I can only assume the ACLU is just as aggressive defending our civil right to own guns as they are every other civil right. Though really, the name itself it misleading, since a civil liberty is some permission granted to us by a governing body, whereas a civil right is something that we have regardless of whether or not the government "allows" us to. This just goes to show you, that if your ever pulled over don't volunteer anything.
 
sense of humor

they have a perverse one the aclu sent a black lawyer down here to defend a guy for burning a cross. got him off too
 
It appears that I will be in the minority of this group, but, I see it that the officer had reasonable cause (crappy/no story, few english speakers, and few ID's) to suspect that a crime was in process. They were not detained because they were a specific race, but because there were several checks in the blocks of the "something stinks here checklist". A van full of hispanic people, speaking at least decent english, with a couple of ID's and at least a plausable story however, (these are my cousins; Jose, Esmiralda, Juan, Maria, etc....) is not a situation I believe a reasonable cop would interpret as a crime in progress. Cops gotta have some leeway in order to even make a dent in crime.

I see it as the classic citizen catch-22 of, "Cops are incompetent because they cant catch the obvious criminals?" then "Cops are evil when they do anything to arrest the obvious criminals."

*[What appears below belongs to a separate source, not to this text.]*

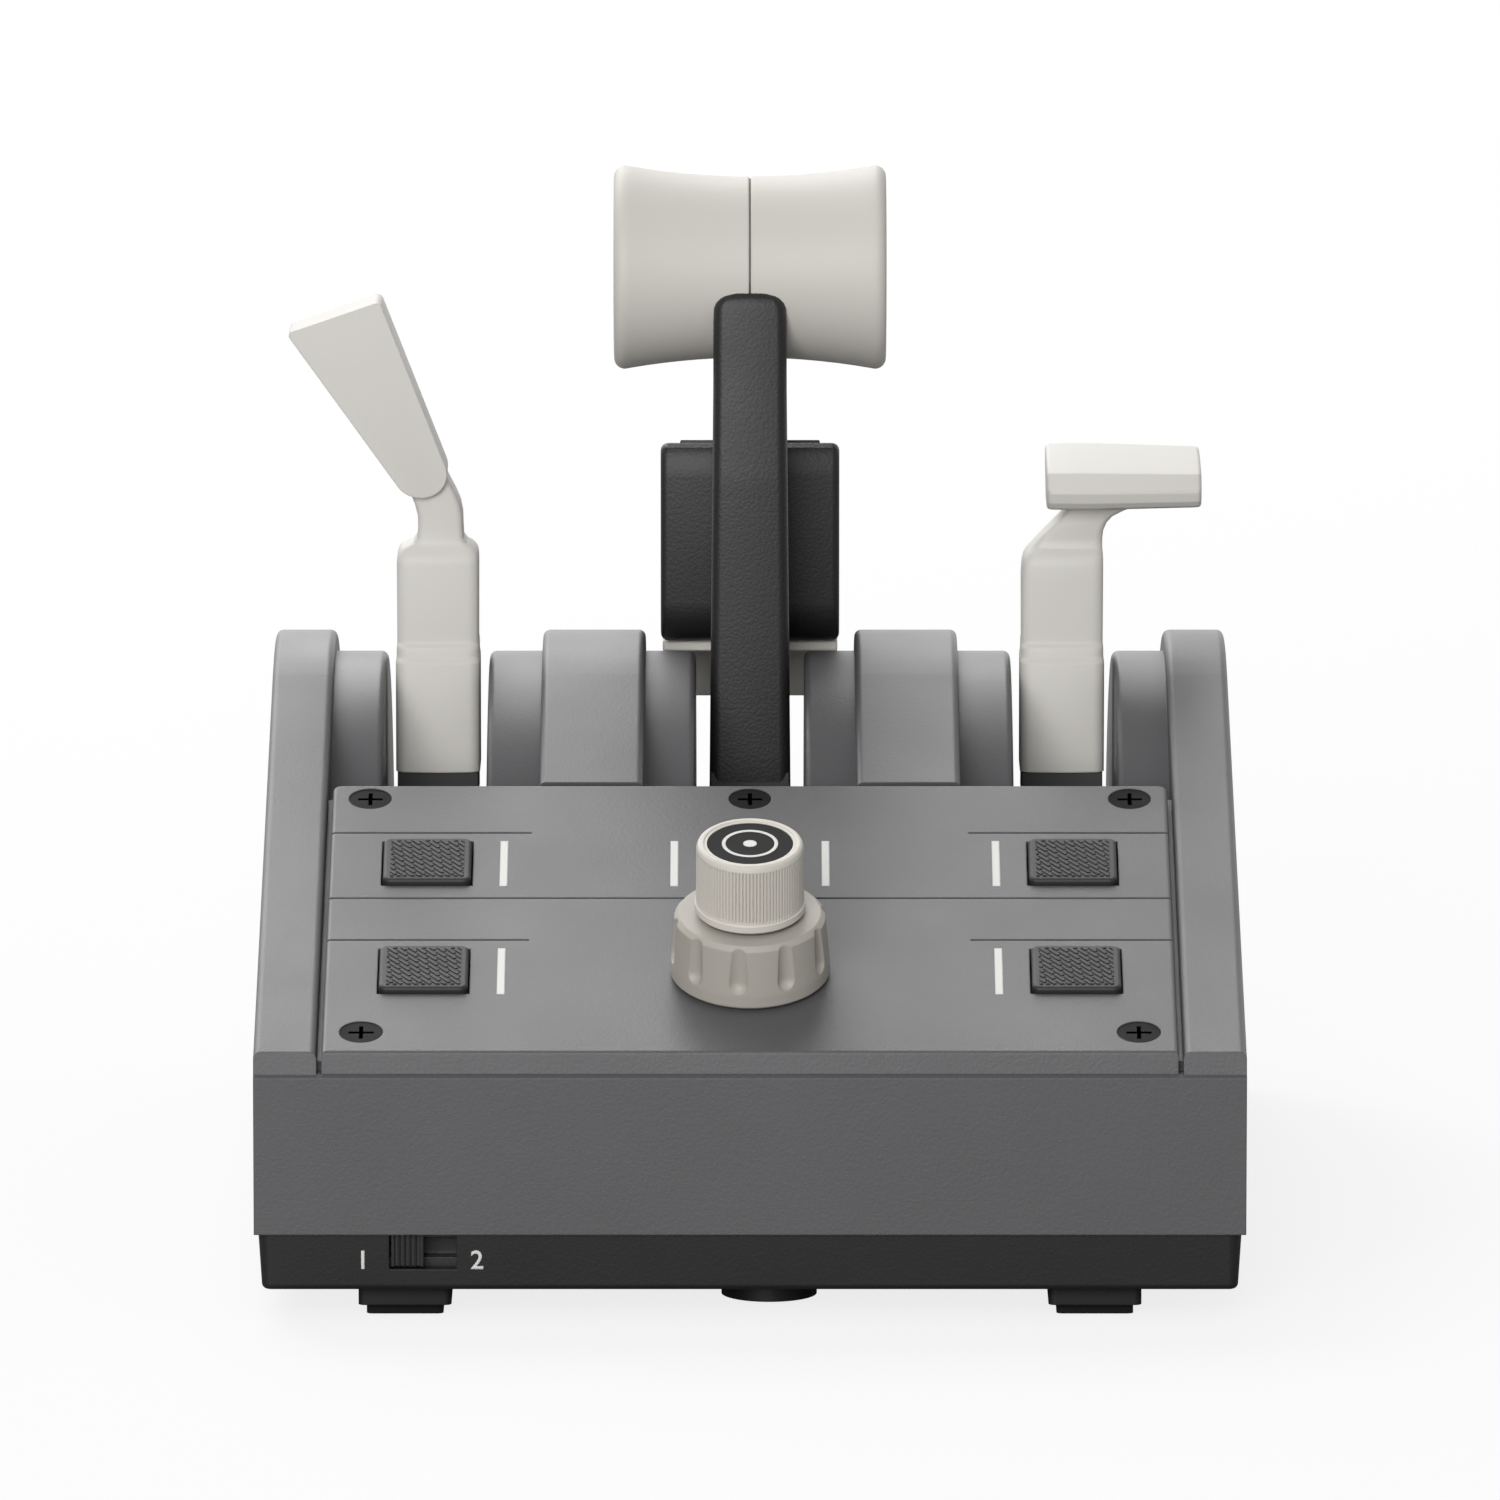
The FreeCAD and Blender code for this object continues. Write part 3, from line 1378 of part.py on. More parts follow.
def make_reverse_handle():
    pin_y = size("reverser_pin_back")
    pin_z = reverser_pin_height
    near = size("reverser_near")
    far = size("reverser_far")
    low = reverser_bottom
    top = reverser_top
    handle = new_piece("reverse_handle", (0, pivot_y, pivot_z))
    block = [
        (near, low + 6.5),
        (near + 6.5, low, as_size(6.5), True),
        (far, low + 2.0),
        (far, top - 4.0),
        (far - 4.0, top, as_size(4.0), True),
        (near + 2.0, top),
        (near, top - 2.0, as_size(2.0), True),
    ]
    pad(outline(handle, "YZ_Plane", block), size("reverser_half_width") * 2, symmetric=True)
    side = size("reverser_half_width").value
    round_edges(handle, as_size(1.5), lambda middle, edge: abs(abs(middle.x) - side) < 0.01)
    add_box(handle, (-12.2, near + 3.5, top - 1), (12.2, near + 9.5, top + 0.9))
    cut_box(handle, (-4.4, near - 1, pin_z - 5.4), (4.4, pin_y + 5.4, top + 2))
    cut_cylinder(handle, size("reverser_pin_radius") + running, 24.2, (-12.1, pin_y, pin_z), "x")

    tail = new_piece("reverse_tail", (0, pivot_y, pivot_z))
    orbit = shoulder_radius + size("tail_clearance")
    first = as_size(20.0)
    last = as_size(44.0)
    block_slant = 2.0 / (far - near - 6.5)
    seat = low + (orbit * sine(first) - near - 6.5) * block_slant
    tail_profile = [
        (orbit * sine(first), seat),
        (far, low + 2.0),
        (far, low + 12),
        (far + 4.0, low + 12),
        (orbit * sine(last) + 2.0, orbit * cosine(last) + 3.0),
        (orbit * sine(last), orbit * cosine(last)),
        (orbit * sine(first), orbit * cosine(first), orbit, True),
    ]
    pad(outline(tail, "YZ_Plane", tail_profile), size("tail_half_width") * 2, symmetric=True)
    return handle


# ---------------------------------------------------------------- inside the tray

def make_inner_parts():
    head_radius = size("pan_head_radius")
    head_height = size("pan_head_height")
    inset = size("inner_screw_inset")
    plate = new_piece("ballast_plate")
    plate_half = size("ballast_half_width")
    plate_front = front + size("ballast_setback")
    plate_rear = plate_front + size("ballast_length")
    plate_top = tray_floor + size("ballast_thickness")
    add_box(plate, (-plate_half, plate_front, tray_floor), (plate_half, plate_rear, plate_top))

    board = new_piece("main_board")
    stand = size("standoff_height")
    level = tray_floor + stand
    board_top = level + size("board_thickness")
    board_half = size("main_board_half_width")
    board_rear = rear - size("main_board_rear_gap")
    board_front = board_rear - size("main_board_length")
    add_box(board, (-board_half, board_front, level), (board_half, board_rear, board_top))

    stands = new_piece("board_standoffs")
    screws = new_piece("pan_screws")
    for side in (-1, 1):
        for along in (board_front + inset, board_rear - inset):
            across = side * (board_half - inset)
            cut_cylinder(board, 1.6, 6.0, (across, along, tray_floor))
            add_cylinder(stands, 3.0, stand, (across, along, tray_floor))
            add_cylinder(screws, head_radius, head_height, (across, along, board_top))
        for along in (plate_front + inset, plate_rear - inset):
            across = side * (plate_half - inset)
            add_cylinder(screws, head_radius, head_height, (across, along, plate_top))
    for lever in LEVERS:
        for across, along in yoke_screw_places():
            place_of_head = (lever_x(lever) + across, pivot_y + along, tray_floor + size("yoke_base"))
            add_cylinder(screws, head_radius, head_height, place_of_head)
    socket = new_piece("data_socket")
    across = size("socket_across")
    shell_half = size("socket_half_width")
    mouth_half = shell_half - size("socket_wall")
    tongue_half = mouth_half - 0.9
    face = rear - size("socket_setback")
    back = face - size("socket_length")
    add_box(socket, (across - shell_half, back, board_top), (across + shell_half, face, board_top + 3.2))
    round_edges(socket, as_size(1.2), lambda middle, edge: edge.BoundBox.YLength > 5)
    cut_box(socket, (across - mouth_half, back + 1, board_top + size("socket_wall")),
            (across + mouth_half, face + 3, board_top + 2.8))
    add_box(socket, (across - tongue_half, back + 0.5, board_top + 1.3),
            (across + tongue_half, face - 1.5, board_top + 1.9))
    housing_screws = new_piece("housing_screws")
    for across, along in housing_screw_places():
        add_cylinder(housing_screws, size("housing_screw_radius"), size("housing_screw_length"),
                     (across, along, size("foot_height") + 2))
        add_cylinder(housing_screws, 3.0, 2.4, (across, along, size("foot_height") + 0.6))
    board_screws = new_piece("board_screws", (0, slope_y, slope_z), "slope")
    under = -size("board_depth") - size("board_thickness")
    for across, along in board_screw_places():
        add_cylinder(board_screws, 1.0, 5.0, (across, along, under))
        add_cylinder(board_screws, 2.2, 1.4, (across, along, under - 1.4))


# ---------------------------------------------------------------- build, check and write

def check_document():
    document.recompute()
    faults = []
    for item in document.Objects:
        if "Invalid" in item.State or "Error" in item.State:
            faults.append(item.Name)
    for piece in NODES:
        if piece.Shape.isNull() or not piece.Shape.isValid():
            faults.append(piece.Label)
    if faults:
        raise RuntimeError("these objects failed: " + ", ".join(faults))


def write_parts():
    os.makedirs("parts", exist_ok=True)
    for piece in NODES:
        piece.Shape.exportStep("parts/%s.step" % piece.Label)


make_base_tray()
make_mount_insert()
make_feet()
make_upper_housing()
make_control_panel()
make_panel_screws()
make_buttons()
make_panel_board()
make_rotary_switch()
make_slide_switch()
make_yokes()
make_axle()
make_channel_floors()
make_speedbrake_lever()
make_flap_lever()
make_thrust_lever()
make_reverse_handle()
make_inner_parts()
check_document()
write_parts()
print(len(NODES), "pieces written")
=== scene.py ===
import math

import bpy
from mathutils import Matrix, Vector


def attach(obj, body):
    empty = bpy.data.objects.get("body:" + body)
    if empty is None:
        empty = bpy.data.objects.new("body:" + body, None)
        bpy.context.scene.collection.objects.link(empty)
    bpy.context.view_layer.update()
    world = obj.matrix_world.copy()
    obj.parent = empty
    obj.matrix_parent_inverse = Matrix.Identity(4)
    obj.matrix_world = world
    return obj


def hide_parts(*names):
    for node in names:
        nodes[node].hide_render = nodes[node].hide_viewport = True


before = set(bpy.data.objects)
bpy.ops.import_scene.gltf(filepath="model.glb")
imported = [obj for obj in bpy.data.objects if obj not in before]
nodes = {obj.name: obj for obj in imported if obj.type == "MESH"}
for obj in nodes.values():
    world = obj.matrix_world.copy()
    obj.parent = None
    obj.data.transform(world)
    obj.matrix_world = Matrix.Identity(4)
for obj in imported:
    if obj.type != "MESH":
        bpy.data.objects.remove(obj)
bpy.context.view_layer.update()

MM = 0.001
bpy.ops.object.select_all(action="DESELECT")
scene = bpy.context.scene
scene.view_settings.view_transform = "Standard"


# ---------------------------------------------------------------- studio
# A white sweep and two soft lamps: a broad one behind that glances off every upward face and a fill from
# the front left. The sweep shines brighter towards the rear, which gives the outlines their pale rims.

def linear(colour):
    """A linear colour from an sRGB hex value."""
    parts = [int(colour[start:start + 2], 16) / 255 for start in (1, 3, 5)]
    return tuple(part / 12.92 if part <= 0.04045 else ((part + 0.055) / 1.055) ** 2.4
                 for part in parts) + (1.0,)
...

Sorry, I just don't see the oppressive government boot in this situation.
 
I see it that the officer had reasonable cause (crappy/no story, few english speakers, and few ID's) to suspect that a crime was in process

Doesn't that sound like effect and not cause?

The cause is "they have brown skin" (or she was just having a bad day).

The effect is "I'll ask them for ID, open the van door, and arrest them because they can't produce ID or speak english or have legal residency papers".

The cops can't search your car without your permission, find your cocaine stash, then say that their probable cause is the cocaine stash. That's what they found after the illegal search.